## Written request
Begin at the line containing "Turn this picture" and stop at the line containing "collar_edge_r = 0.4"; copy those lines exactly, ends included, and nothing else.

## Excerpted records
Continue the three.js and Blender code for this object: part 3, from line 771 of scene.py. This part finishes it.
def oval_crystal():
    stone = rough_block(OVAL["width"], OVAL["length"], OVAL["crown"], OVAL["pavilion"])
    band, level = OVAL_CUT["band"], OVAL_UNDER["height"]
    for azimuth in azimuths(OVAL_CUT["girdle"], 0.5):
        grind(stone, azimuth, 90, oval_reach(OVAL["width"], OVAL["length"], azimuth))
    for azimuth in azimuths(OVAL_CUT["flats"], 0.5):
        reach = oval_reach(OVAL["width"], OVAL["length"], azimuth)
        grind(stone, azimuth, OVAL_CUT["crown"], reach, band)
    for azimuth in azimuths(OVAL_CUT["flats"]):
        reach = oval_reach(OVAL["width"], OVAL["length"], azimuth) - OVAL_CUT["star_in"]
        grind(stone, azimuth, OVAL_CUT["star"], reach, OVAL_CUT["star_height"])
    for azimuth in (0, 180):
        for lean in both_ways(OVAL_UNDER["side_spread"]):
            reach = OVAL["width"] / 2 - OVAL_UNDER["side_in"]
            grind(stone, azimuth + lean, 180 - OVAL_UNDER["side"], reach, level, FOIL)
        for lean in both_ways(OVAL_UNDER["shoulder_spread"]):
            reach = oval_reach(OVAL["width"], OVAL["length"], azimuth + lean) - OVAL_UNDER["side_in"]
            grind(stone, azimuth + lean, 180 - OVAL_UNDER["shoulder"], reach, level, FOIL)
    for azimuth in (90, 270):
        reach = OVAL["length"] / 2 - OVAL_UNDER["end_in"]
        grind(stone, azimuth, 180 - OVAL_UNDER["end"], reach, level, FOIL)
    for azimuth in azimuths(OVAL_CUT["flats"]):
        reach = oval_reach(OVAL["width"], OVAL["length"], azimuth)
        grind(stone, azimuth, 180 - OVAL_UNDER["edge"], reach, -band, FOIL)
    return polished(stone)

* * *

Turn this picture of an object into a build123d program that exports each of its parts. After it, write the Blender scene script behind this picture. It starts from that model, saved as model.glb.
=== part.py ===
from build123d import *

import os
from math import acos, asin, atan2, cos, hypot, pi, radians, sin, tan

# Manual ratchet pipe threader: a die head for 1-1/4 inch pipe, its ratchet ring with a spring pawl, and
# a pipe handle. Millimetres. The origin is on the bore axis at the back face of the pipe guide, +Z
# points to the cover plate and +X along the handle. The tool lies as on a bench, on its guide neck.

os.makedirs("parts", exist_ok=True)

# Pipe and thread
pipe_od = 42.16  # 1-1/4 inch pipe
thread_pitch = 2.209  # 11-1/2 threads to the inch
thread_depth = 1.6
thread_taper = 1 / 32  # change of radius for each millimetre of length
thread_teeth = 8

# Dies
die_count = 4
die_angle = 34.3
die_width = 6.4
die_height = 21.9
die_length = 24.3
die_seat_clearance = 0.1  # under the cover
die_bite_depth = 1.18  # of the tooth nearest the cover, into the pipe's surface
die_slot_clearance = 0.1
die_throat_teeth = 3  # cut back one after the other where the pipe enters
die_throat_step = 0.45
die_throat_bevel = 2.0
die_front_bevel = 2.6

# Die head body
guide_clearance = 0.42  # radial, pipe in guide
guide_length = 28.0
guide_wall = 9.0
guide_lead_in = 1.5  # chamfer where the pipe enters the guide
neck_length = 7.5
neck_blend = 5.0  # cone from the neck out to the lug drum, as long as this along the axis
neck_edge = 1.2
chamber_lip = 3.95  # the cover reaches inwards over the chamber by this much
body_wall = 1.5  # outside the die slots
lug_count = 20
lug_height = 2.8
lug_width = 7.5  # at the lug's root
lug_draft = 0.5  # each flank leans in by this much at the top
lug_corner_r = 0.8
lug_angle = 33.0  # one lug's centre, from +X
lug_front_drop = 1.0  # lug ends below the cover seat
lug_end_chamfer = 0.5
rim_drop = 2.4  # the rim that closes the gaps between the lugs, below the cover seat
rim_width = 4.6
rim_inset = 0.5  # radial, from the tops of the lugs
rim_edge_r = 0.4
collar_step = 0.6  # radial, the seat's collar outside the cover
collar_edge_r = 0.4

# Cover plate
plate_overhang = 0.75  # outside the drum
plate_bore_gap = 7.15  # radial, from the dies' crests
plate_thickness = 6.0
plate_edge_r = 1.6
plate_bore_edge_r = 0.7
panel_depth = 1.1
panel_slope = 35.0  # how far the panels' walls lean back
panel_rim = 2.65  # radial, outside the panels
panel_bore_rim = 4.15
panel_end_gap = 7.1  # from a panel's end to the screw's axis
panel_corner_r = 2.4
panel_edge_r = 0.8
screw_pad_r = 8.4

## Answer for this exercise
Turn this picture of an object into a build123d program that exports each of its parts. After it, write the Blender scene script behind this picture. It starts from that model, saved as model.glb.
=== part.py ===
from build123d import *

import os
from math import acos, asin, atan2, cos, hypot, pi, radians, sin, tan

# Manual ratchet pipe threader: a die head for 1-1/4 inch pipe, its ratchet ring with a spring pawl, and
# a pipe handle. Millimetres. The origin is on the bore axis at the back face of the pipe guide, +Z
# points to the cover plate and +X along the handle. The tool lies as on a bench, on its guide neck.

os.makedirs("parts", exist_ok=True)

# Pipe and thread
pipe_od = 42.16  # 1-1/4 inch pipe
thread_pitch = 2.209  # 11-1/2 threads to the inch
thread_depth = 1.6
thread_taper = 1 / 32  # change of radius for each millimetre of length
thread_teeth = 8

# Dies
die_count = 4
die_angle = 34.3
die_width = 6.4
die_height = 21.9
die_length = 24.3
die_seat_clearance = 0.1  # under the cover
die_bite_depth = 1.18  # of the tooth nearest the cover, into the pipe's surface
die_slot_clearance = 0.1
die_throat_teeth = 3  # cut back one after the other where the pipe enters
die_throat_step = 0.45
die_throat_bevel = 2.0
die_front_bevel = 2.6

# Die head body
guide_clearance = 0.42  # radial, pipe in guide
guide_length = 28.0
guide_wall = 9.0
guide_lead_in = 1.5  # chamfer where the pipe enters the guide
neck_length = 7.5
neck_blend = 5.0  # cone from the neck out to the lug drum, as long as this along the axis
neck_edge = 1.2
chamber_lip = 3.95  # the cover reaches inwards over the chamber by this much
body_wall = 1.5  # outside the die slots
lug_count = 20
lug_height = 2.8
lug_width = 7.5  # at the lug's root
lug_draft = 0.5  # each flank leans in by this much at the top
lug_corner_r = 0.8
lug_angle = 33.0  # one lug's centre, from +X
lug_front_drop = 1.0  # lug ends below the cover seat
lug_end_chamfer = 0.5
rim_drop = 2.4  # the rim that closes the gaps between the lugs, below the cover seat
rim_width = 4.6
rim_inset = 0.5  # radial, from the tops of the lugs
rim_edge_r = 0.4
collar_step = 0.6  # radial, the seat's collar outside the cover
collar_edge_r = 0.4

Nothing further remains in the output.